If grown children indeed have no stomach for running the company, the key is to find a balance between ownership and management, which helps ensure that the founding family maintains its grip on the company, with grown children leading a decent life, while the business survives and prospers even when the current leaders are no longer in charge, added Lee.

However, Choi pointed out, the challenges may not end even if the child does return to the fold.

It could be tempting yet a grave mistake to bring the children into business straight out of school, said Choi, who has seen many inexperienced 'young emperors' fooled into plowing money into high-risk projects.

Moreover, many mainland business founders who became rich overnight, and had not expected at the outset that their companies would grow to be so successful, figured they did not have time to groom their children in the early days.

Those children, when they grow up, may find themselves ill-equipped to take over the torch from their self-made parents, Choi said.

"However, this isn't always the end of the story," said Chung at PwC, recalling a businessman who refused to step into the family business when fresh out of grad school but came back to take the reins a few years later, after he had made his mark as an engineer.

"Complexities facing the parents are ever-changing, so are the thoughts of their grown children," added Lee.
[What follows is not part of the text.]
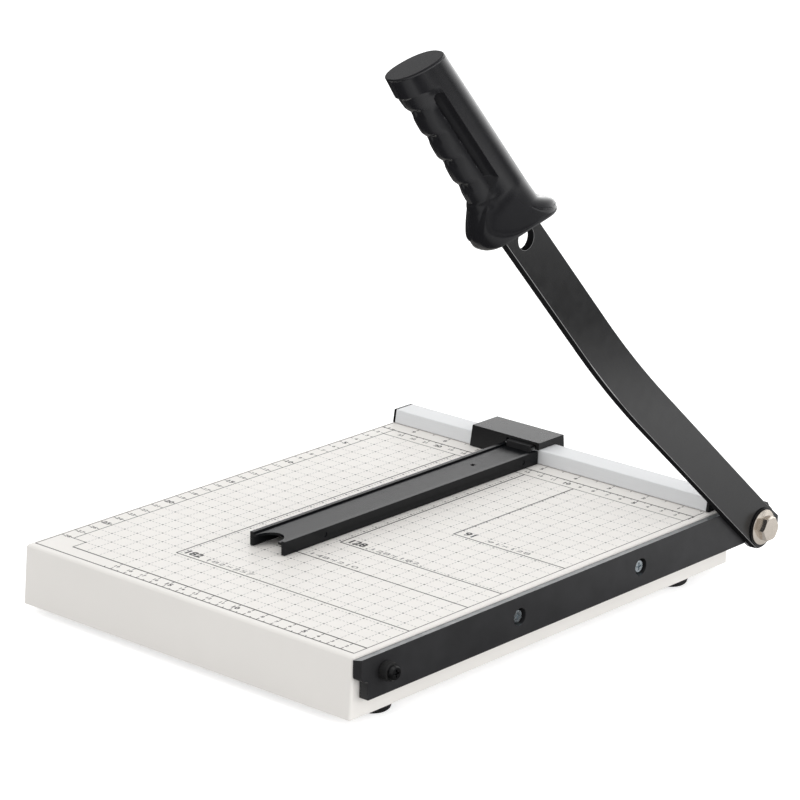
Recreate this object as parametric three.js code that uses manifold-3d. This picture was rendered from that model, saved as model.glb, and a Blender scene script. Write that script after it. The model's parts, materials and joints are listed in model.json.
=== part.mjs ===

"Not to mention that awareness of succession education is really improving, especially in many first-tier mainland cities."

Still, challenges should be viewed within a still-developing bigger picture.

"So far on the mainland, succession planning has largely involved the founders' personal decisions rather than the well-thought-out approach generated by a sophisticated mechanism," said Chung.

A lack of professional succession planners also stands as an obstacle, she added.

"Compared with Western countries where corporates have had a long history of development, the ecosystem of succession planning on the mainland is still taking time to be built up," Chung said.

"Time-consuming and complicated as it can be, it is a must-do rather than a nice-to-have."